For the sake of this dialogue digitization simply refers to the use of technology and processes that make use of intelligent systems and processes not previously available in the industrial age set, (to make the distinction with automation). That’s it. There are concomitant technologies that have given this more impetus such as network speeds, cloud infrastructure and in-memory databases but these, although useful are secondary.

Why should digitization matter

It matters simply because digitization offers the opportunity for a business to use technology to deal with a myriad of business problems. These are typified by tasks which currently require deep experience and knowledge, and are supported by decision support technology, which when modified (digitized), in a way that removes the human bias, is able to improve through learning to levels unattainable by teams of very skilled people, at a speed and accuracy impossible for humans. These technologies use speed and self-learning power to constantly raise the technology threshold for work at any level of virtually any organisation or industry. The capabilities are scalable and transferrable across a business.

This means that systems can take much of the knowledge and expertise of an expert (s), and apply them while constantly improving on the scope of the learned data to deliver faster and faster decisions that defy human effort, with more accuracy, at a dramatically improved price point. That is why the early business cases of bots have been so successful at mimicking experts with standard questions to deliver extremely reliable and rapid outcomes, whilst constantly expanding the scope of knowledge, reliability and execution of the bots, in an ‘always on’ scenario. This has the effect of pushing the skills and execution level of an organisation up constantly.

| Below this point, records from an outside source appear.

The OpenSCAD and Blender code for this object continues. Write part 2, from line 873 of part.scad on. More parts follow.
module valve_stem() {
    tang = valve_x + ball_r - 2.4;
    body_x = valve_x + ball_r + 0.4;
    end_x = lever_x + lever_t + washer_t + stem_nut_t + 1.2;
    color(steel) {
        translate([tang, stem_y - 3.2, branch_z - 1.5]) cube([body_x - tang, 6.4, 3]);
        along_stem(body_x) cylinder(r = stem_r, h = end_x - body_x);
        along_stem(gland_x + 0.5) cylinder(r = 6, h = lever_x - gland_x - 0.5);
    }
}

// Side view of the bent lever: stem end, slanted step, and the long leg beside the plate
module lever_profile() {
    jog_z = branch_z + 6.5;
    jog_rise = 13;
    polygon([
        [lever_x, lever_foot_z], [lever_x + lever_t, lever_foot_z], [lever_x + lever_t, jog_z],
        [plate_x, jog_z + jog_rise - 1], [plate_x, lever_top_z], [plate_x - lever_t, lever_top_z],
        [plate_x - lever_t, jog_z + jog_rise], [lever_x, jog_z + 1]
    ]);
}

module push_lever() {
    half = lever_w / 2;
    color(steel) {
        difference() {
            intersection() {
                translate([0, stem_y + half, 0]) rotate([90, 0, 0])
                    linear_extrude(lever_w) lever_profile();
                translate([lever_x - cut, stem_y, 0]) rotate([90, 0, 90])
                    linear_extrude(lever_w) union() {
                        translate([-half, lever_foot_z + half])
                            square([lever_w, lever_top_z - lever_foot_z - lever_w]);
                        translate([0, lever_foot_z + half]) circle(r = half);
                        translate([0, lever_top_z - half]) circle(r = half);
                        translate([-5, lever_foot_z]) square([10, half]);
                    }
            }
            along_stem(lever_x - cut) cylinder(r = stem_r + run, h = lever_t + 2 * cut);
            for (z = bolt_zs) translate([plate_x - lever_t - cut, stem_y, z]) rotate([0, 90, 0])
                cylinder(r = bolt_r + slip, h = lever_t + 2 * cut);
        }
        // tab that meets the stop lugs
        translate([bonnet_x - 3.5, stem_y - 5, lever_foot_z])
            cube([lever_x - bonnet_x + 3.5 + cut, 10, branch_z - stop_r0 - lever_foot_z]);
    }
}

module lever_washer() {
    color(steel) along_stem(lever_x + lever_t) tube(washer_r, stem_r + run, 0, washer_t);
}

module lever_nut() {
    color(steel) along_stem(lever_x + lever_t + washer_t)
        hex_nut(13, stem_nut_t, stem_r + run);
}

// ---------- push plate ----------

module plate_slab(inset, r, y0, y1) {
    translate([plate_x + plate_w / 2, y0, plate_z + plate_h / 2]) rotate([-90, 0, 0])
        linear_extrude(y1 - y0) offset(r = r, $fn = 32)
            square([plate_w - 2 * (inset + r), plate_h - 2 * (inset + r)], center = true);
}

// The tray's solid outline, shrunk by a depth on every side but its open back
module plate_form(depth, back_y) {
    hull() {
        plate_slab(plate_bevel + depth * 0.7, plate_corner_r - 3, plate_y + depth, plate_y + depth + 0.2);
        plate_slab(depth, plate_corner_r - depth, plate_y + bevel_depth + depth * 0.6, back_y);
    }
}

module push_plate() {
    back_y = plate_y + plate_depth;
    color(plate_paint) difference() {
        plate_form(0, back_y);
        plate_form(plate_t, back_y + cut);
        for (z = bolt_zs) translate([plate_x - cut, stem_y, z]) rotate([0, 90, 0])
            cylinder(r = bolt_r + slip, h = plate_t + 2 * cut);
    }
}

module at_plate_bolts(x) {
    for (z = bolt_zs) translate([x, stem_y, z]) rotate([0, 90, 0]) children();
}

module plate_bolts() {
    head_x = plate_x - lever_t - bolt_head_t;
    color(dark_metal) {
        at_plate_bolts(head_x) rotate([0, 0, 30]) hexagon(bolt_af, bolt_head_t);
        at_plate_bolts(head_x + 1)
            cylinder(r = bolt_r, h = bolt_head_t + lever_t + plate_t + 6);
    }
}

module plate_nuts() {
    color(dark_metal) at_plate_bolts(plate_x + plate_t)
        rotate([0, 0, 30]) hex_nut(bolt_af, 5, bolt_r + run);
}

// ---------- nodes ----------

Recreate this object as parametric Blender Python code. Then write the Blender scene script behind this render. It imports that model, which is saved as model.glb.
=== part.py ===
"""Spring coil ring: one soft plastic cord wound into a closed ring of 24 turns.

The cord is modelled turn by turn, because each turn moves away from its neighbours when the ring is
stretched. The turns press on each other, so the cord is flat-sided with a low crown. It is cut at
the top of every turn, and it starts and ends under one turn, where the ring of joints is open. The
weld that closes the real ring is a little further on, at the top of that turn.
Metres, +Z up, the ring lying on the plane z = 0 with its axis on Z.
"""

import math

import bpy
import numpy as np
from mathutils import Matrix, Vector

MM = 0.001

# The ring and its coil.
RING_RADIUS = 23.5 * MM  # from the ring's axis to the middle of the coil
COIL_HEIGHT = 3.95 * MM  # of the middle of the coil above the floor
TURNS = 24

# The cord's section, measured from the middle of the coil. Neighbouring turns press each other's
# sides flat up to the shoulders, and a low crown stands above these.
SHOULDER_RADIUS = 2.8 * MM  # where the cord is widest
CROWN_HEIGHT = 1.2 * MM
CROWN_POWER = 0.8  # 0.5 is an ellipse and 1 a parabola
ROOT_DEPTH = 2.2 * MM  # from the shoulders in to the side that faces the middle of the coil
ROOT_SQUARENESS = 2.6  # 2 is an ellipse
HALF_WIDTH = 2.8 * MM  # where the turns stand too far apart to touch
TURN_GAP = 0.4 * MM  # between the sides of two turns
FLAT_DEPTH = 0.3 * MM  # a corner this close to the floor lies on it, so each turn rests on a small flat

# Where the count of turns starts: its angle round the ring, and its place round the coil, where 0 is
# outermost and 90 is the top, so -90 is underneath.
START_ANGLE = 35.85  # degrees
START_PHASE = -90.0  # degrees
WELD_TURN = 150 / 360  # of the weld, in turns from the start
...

In my experience organisations are full of people who know things about the organisations customers and processes that they cannot implement due to lack of tools, inflexible and dated applications. Digitization provides the ability to codify this knowledge and to use technology to learn and refine without resorting to recoding, analysis and recoding, testing and, implementation. We know that it is possible, using the capability of software platforms, to build systems which will create and deliver an offer to a customer, convert it, and create all of the systems of record (core account/transaction) as well as the compliance – without a single human intervention, and this while the business practitioners are sleeping.

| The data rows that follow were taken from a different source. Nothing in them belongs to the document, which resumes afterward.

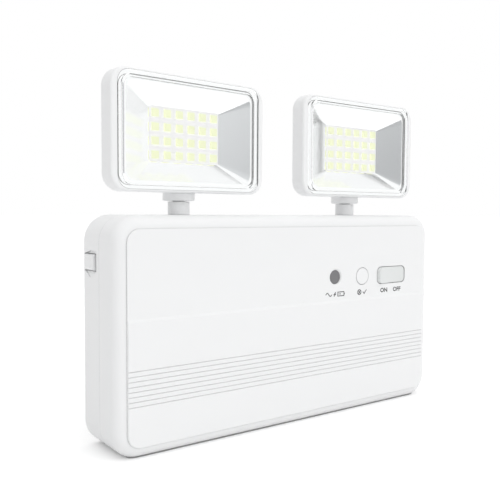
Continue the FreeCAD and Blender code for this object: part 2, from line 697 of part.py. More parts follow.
def rocker_switch():
    """Switch body behind the rocker, with an ear at each end of the pivot."""
    ear_gap = ROCKER_HEIGHT / 2 + FIT_GAP
    ear_r = TRUNNION_R + TRUNNION_EAR_WALL
    half_z = ear_gap + TRUNNION_LENGTH
    swing_room = ROCKER_LENGTH / 2 * math.sin(math.radians(2 * ROCKER_HALF_SWING))
    front = ROCKER_PIVOT_Y + ROCKER_BACK + swing_room
    half_x = ROCKER_LENGTH / 2 - ROCKER_SWITCH_INSET
    body = box(ROCKER_X - half_x, ROCKER_X + half_x, front, CONTROL_BOARD_Y,
               ROCKER_Z - half_z, ROCKER_Z + half_z)
    pieces = [body]
    for level in (-1, 1):
        z0 = ROCKER_Z + level * ear_gap
        z1 = z0 + level * TRUNNION_LENGTH
        low, high = min(z0, z1), max(z0, z1)
        pieces.append(box(ROCKER_X - ear_r, ROCKER_X + ear_r, ROCKER_PIVOT_Y, front + 1, low, high))
        pieces.append(cylinder_z(ear_r, ROCKER_X, ROCKER_PIVOT_Y, low, high))
    switch = fuse_all(pieces)
    bore = cylinder_z(TRUNNION_R + RUNNING_GAP, ROCKER_X, ROCKER_PIVOT_Y,
                      ROCKER_Z - half_z - 1, ROCKER_Z + half_z + 1)
    return switch.cut(bore)


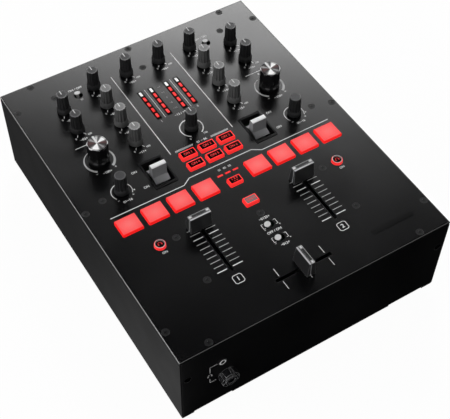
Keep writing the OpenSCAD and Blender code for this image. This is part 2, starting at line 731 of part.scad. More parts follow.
module button_cap(w, d, h, inset, r) {
    intersection() {
        translate([0, 0, 0.6]) tapered_block(w, d, h - 0.6, inset);
        slab(w, d, r, 0, h + 1);
    }
    slab(w, d, r, under_plate - clear - 0.1, 0.6);
    slab(w + 1.6, d + 1.6, r, under_plate - clear - 1, under_plate - clear);
    button_stem();
}

module pad(i) color(RED) on_plate(pad_spots[i].x, pad_spots[i].y) button_cap(pad_w, pad_d, pad_h, 0.5, 1.2);

module effect_button(i) {
    on_plate(effect_spots[i].x, effect_spots[i].y) {
        color(RED) difference() {
            button_cap(effect_w, effect_d, button_h, 0.6, 1.1);
            block(effect_w - 2.3, effect_d - 2.3, button_h - 0.3, button_h + 1);
        }
        color(KNOB) block(effect_w - 2.4, effect_d - 2.4, button_h - 0.3, button_h - 0.1);
    }
}

module mode_button(b) {
    on_plate(b[1], b[2]) {
        color(RED) difference() {
            button_cap(b[3], b[4], button_h, 0.6, 1.1);
            block(b[3] - 2.3, b[4] - 2.3, button_h - 0.3, button_h + 1);
        }
        color(GREY) block(b[3] - 2.4, b[4] - 2.4, button_h - 0.3, button_h - 0.1);
    }
}

module cue_button(s) on_plate(s * cue_x, cue_y) {
    color(RED) {
        rotate_extrude() polygon([[0, under_plate - clear - 1], [cue_r + 1.2, under_plate - clear - 1],
            [cue_r + 1.2, under_plate - clear], [cue_r, under_plate - clear], [cue_r, cue_h - 0.6],
            [cue_r - 0.3, cue_h - 0.2], [cue_r - 0.4, cue_h - 0.2], [cue_r - 0.4, cue_h - 0.5],
            [0, cue_h - 0.5]]);
        button_stem();
    }
    color(STEEL) tube(cue_r - 0.5, cue_r - 1.4, cue_h - 0.5, cue_h);
}

// ---- sockets ----

module hex_nut(across, bore, h) difference() {
    cylinder(r = across / 2 / cos(30), h = h, $fn = 6);
    translate([0, 0, -1]) cylinder(r = bore, h = h + 2);
}

// round nut with slots along its side
module slotted_nut(r, bore, h) difference() {
    cylinder(r = r, h = h);
    translate([0, 0, -1]) cylinder(r = bore, h = h + 2);
    for (i = [0 : 5]) rotate([0, 0, i * 60 + 15]) translate([r, 0, 1]) block(3, 2.2, 0, h);
}

// 6.35 mm jack; local z points out of the panel
module jack(out) {
    color(KNOB) difference() {
        union() {
            translate([0, 0, -sheet_t - 2]) cylinder(r = 5.2, h = out + sheet_t + 2);
            block(15.5, 15.5, -sheet_t - 22, -sheet_t);
        }
        translate([0, 0, -sheet_t - 20]) cylinder(r = jack_r, h = out + 40);
    }
    color(KNOB) slotted_nut(8, 5.25, out - 1);
}

module minijack() {
    color(KNOB) difference() {
        union() {
            translate([0, 0, -sheet_t - 2]) cylinder(r = 3, h = sheet_t + 3.2);
            block(9, 9, -sheet_t - 14, -sheet_t);
        }
        translate([0, 0, -sheet_t - 13]) cylinder(r = minijack_r, h = 30);
    }
    color(STEEL) tube(3.7, 3.05, 0, 1);
}

module phono(ring) {
    color(STEEL) difference() {
        union() {
            translate([0, 0, -sheet_t - 2]) cylinder(r = phono_r + 0.5, h = sheet_t + 3.6);
            cylinder(r = phono_r, h = phono_out);
            block(12, 12, -sheet_t - 14, -sheet_t);
        }
        translate([0, 0, 1]) cylinder(r = 1.6, h = phono_out);
    }
    color(ring) tube(5.9, phono_r + 0.55, 0, 1.6);
}

module xlr_screw_spots() for (s = sides) translate([s * 9.5, s * 12, 0]) children();

// three-pin output whose pins stand on the shell's floor
module xlr() {
    color(KNOB) difference() {
        union() {
            slab(26, 31, 3, 0, 1.8);
            translate([0, 0, -18]) cylinder(r = 11.5, h = 18.5);
        }
        translate([0, 0, -16]) cylinder(r = 9.6, h = 30);
        xlr_screw_spots() translate([0, 0, -1]) cylinder(r = screw_r + seam, h = 5);
    }
    color(STEEL) for (a = [30, 150, 270]) rotate([0, 0, a])
        translate([5.2, 0, -16]) cylinder(r = 1.2, h = 13);
}

module usb_port() color(STEEL) {
    difference() {
        block(12, 11, -14, 0.4);
        block(8.5, 7.8, -12, 2);
    }
    block(5.6, 3.2, -12, -0.6);
}

module power_inlet() {
    color(KNOB) difference() {
        union() {
            translate([0, 0, -sheet_t - 2]) cylinder(r = 5.5, h = sheet_t + 4);
            block(13, 13, -sheet_t - 12, -sheet_t);
        }
        translate([0, 0, -sheet_t - 9]) cylinder(r = 3.1, h = 30);
    }
    color(KNOB) hex_nut(14, 5.55, 1.4);
    color(STEEL) translate([0, 0, -sheet_t - 9]) cylinder(r = 1, h = 10);
}

module ground_post() color(STEEL) {
    translate([0, 0, -sheet_t - 5]) cylinder(r = 2, h = sheet_t + 6);
    tube(4.2, 2.05, 0, 1);
    difference() {
        rotate_extrude() polygon([[0, 1], [3.4, 1], [3.4, 2.2], [5, 2.4], [5, 8.4], [4.4, 9], [0, 9]]);
        flutes(16, 5, 0.7, 0.35, 2, 10);
    }
}

module rocker_frame() color(KNOB) difference() {
    union() {
        slab(15, 21, 1.2, 0, 2);
        block(12.6, 18.8, -16, 0.5);
    }
    block(10.9, 17, -14, 3);
    translate([0, 0, -3]) rotate([0, 90, 0]) cylinder(r = 1.1 + fit, h = 30, center = true);
}

module sockets() {
    on_front(jack_x, jack_z) jack(jack_out);
    on_front(minijack_x, minijack_z) minijack();
    for (z = [socket_low_z, socket_high_z]) {
        on_rear(-booth_x, z) jack(5);
        for (x = phono_x) on_rear(-x, z) phono(z > socket_z ? "white" : RED);
    }
    on_rear(-mic_x, socket_z) jack(5);
    for (x = xlr_x) on_rear(-x, socket_z) xlr();
    on_rear(-usb_x, socket_z) usb_port();
    on_rear(-power_x, socket_z) power_inlet();
    on_rear(-ground_x, socket_z) ground_post();
    on_rear(-rocker_x, socket_z) rocker_frame();
}

// rests with its lower half pressed in
module power_rocker() color(KNOB) on_rear(-rocker_x, socket_z) translate([0, 0, -3])
    rotate([9, 0, 0]) {
        rotate([90, 0, 90]) linear_extrude(10.2, center = true)
            polygon([[-7.2, -1], [-2, -6], [2, -6], [7.2, -1], [7.2, 5.4], [0, 3.6], [-7.2, 5.4]]);
        rotate([0, 90, 0]) cylinder(r = 1.1, h = 12.2, center = true);
    }

faceplate();
chassis();
front_panel();
rear_panel();
feet();
screws();
circuit_boards();
control_bodies();
meter_leds();
paddle_frames();
sockets();
crossfader();
power_rocker();
for (k = small_knobs) small_knob(k);
for (t = toggles) toggle(t);
for (b = mode_buttons) mode_button(b);
for (i = [0 : 7]) pad(i);
for (i = [0 : 5]) effect_button(i);
for (i = [0, 1]) filter_knob(sides[i]);
for (i = [0, 1]) loop_plunger(sides[i]);
for (i = [0, 1]) loop_knob(sides[i]);
for (i = [0, 1]) channel_fader(sides[i]);
for (i = [0, 1]) effect_paddle(sides[i]);
for (i = [0, 1]) cue_button(sides[i]);
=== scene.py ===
import bpy
import bmesh
import math
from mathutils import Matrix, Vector


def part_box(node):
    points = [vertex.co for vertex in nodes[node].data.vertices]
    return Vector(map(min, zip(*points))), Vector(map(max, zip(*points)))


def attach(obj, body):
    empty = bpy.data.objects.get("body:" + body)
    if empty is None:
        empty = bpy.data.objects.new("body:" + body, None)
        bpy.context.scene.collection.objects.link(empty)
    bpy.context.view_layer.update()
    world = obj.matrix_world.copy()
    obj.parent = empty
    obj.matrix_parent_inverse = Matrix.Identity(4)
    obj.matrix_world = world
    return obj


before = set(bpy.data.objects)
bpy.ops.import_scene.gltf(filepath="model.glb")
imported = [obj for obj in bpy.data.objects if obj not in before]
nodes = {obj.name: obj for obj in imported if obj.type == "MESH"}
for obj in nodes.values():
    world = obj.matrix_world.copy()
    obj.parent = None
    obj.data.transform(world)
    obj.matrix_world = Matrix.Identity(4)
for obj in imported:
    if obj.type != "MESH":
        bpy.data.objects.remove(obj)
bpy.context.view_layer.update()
scene = bpy.context.scene
print("frame loaded:", len(nodes), "nodes")

# the faceplate's top and the housing's floor in the frame, in metres
plate = dict(z=0.0956, y=-0.00095, foot=0.008)
mm = 0.001


def onPlate(x, y, h=0.0):
    # a place on the faceplate, in millimetres from its middle and over its top
    return Vector((x * mm, y * mm + plate["y"], plate["z"] + h * mm))


# node groups

def newGroup(name, inputs, outputs):
    group = bpy.data.node_groups.new(name, "ShaderNodeTree")
    for label, kind, default in inputs:
        socket = group.interface.new_socket(name=label, in_out="INPUT", socket_type=kind)
        socket.default_value = default
    for label, kind in outputs:
        group.interface.new_socket(name=label, in_out="OUTPUT", socket_type=kind)
    return group, group.nodes.new("NodeGroupInput"), group.nodes.new("NodeGroupOutput")


def newNode(tree, kind):
    return tree.nodes.new("ShaderNode" + kind)


def mathNode(tree, operation, a, b=None, clamp=False):
    node = newNode(tree, "Math")
    node.operation = operation
    node.use_clamp = clamp
    for socket, value in zip(node.inputs, (a, b)):
        if value is None:
            continue
        if isinstance(value, (int, float)):
            socket.default_value = value
        else:
            tree.links.new(value, socket)
    return node.outputs[0]


def buildSurfaceGrain():
    # fine moulded or sprayed texture: a height and a slow change of tone
    group, groupIn, groupOut = newGroup(
        "surfaceGrain",
        [("Scale", "NodeSocketFloat", 900.0), ("Blotch Scale", "NodeSocketFloat", 18.0)],
        [("Height", "NodeSocketFloat"), ("Tone", "NodeSocketFloat")])
    coords = newNode(group, "TexCoord")
    for source, target, detail in (("Scale", "Height", 3), ("Blotch Scale", "Tone", 4)):
        noise = newNode(group, "TexNoise")
        noise.inputs["Detail"].default_value = detail
        group.links.new(coords.outputs["Object"], noise.inputs["Vector"])
        group.links.new(groupIn.outputs[source], noise.inputs["Scale"])
        group.links.new(noise.outputs["Fac"], groupOut.inputs[target])
    return group


edgeMask = dict(samples=4, gain=3.0)


def buildEdgeWearAndGlint():
    # mask of convex edges, broken up by noise: it lays rubbed paint and painted highlights along edges
    group, groupIn, groupOut = newGroup(
        "edgeWearAndGlint",
        [("Width", "NodeSocketFloat", 0.0006), ("Breakup", "NodeSocketFloat", 260.0)],
        [("Mask", "NodeSocketFloat")])
    bevel = newNode(group, "Bevel")
    bevel.samples = edgeMask["samples"]
    geometry = newNode(group, "NewGeometry")
    dot = newNode(group, "VectorMath")
    dot.operation = "DOT_PRODUCT"
    noise = newNode(group, "TexNoise")
    coords = newNode(group, "TexCoord")
    group.links.new(groupIn.outputs["Width"], bevel.inputs["Radius"])
    group.links.new(bevel.outputs["Normal"], dot.inputs[0])
    group.links.new(geometry.outputs["Normal"], dot.inputs[1])
    group.links.new(coords.outputs["Object"], noise.inputs["Vector"])
    group.links.new(groupIn.outputs["Breakup"], noise.inputs["Scale"])
    turn = mathNode(group, "SUBTRACT", 1.0, dot.outputs["Value"], True)
    wide = mathNode(group, "MULTIPLY", turn, edgeMask["gain"], True)
    broken = mathNode(group, "MULTIPLY", wide, noise.outputs["Fac"], True)
    group.links.new(broken, groupOut.inputs["Mask"])
    return group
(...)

These technologies will also constantly refine preferences based on behaviour (data), regardless of industry:

  • Does a customer prefer a bundle or direct price?
  • What time of the day and in which location is most likely to result in a positive offer to a customer?
  • Which delivery vehicle is best, mobile, internet, telephone call and which terminology should be used?
  • Does this response look fraudulent or inconsistent with a customers historic behaviour?

 

Winning the race

It is obvious that the need to digitise offers a set of tools to help to win the competitive race. In thinking about a future strategy, it is clear that the above capabilities will be manifest in the winners strategies because they offer price, focus and performance benefits, regardless of business model, which cannot be achieved in any other way. Arbitrary solutions don’t help. Essentially a digital organisation geared to beat the competitors will (over time), have the following competence:

  • The ability to integrate internal and external customer data into a virtual data model, deliver and create insights which generate customised (unique) offers in real time
  • A mobile platform capable of processing these offers and assimilating the relationship close to the customers heart (alerts, confirmations)
  • A core system which can convert the customers agreement into the required contracts, terms and GL postings at the same speed as the rest of the environment, i.e. in real time.

 

What’s the test?

Test 1: Is the proposed development consistent with the target state – it may be an interesting project and give marketing kudos but is really automation, and doesn’t contribute toward a refined technology driven, cost reducing outcome which competitors are rapidly building?

Test 2: Does the proposed development build competence in data insights(data model), delivery and core process which is scalable and builds on internal knowledge and competence which competitors don’t have?

 

Finally..

It goes without saying that integrated technologies deliver value more quickly, with lower levels of complexity and more power than those that are not. This is because integration increases complexity since each proprietary system (best of breed), requires all of the business logic between systems to be coded by the client, and managed and changed through every innovation/upgrade. High levels of custom proprietary software inevitably lead to poorer class performance, or alternative inflexible innovation and agility capacity. In my experience this cost and time overhead is seldom included in the proposed business cases.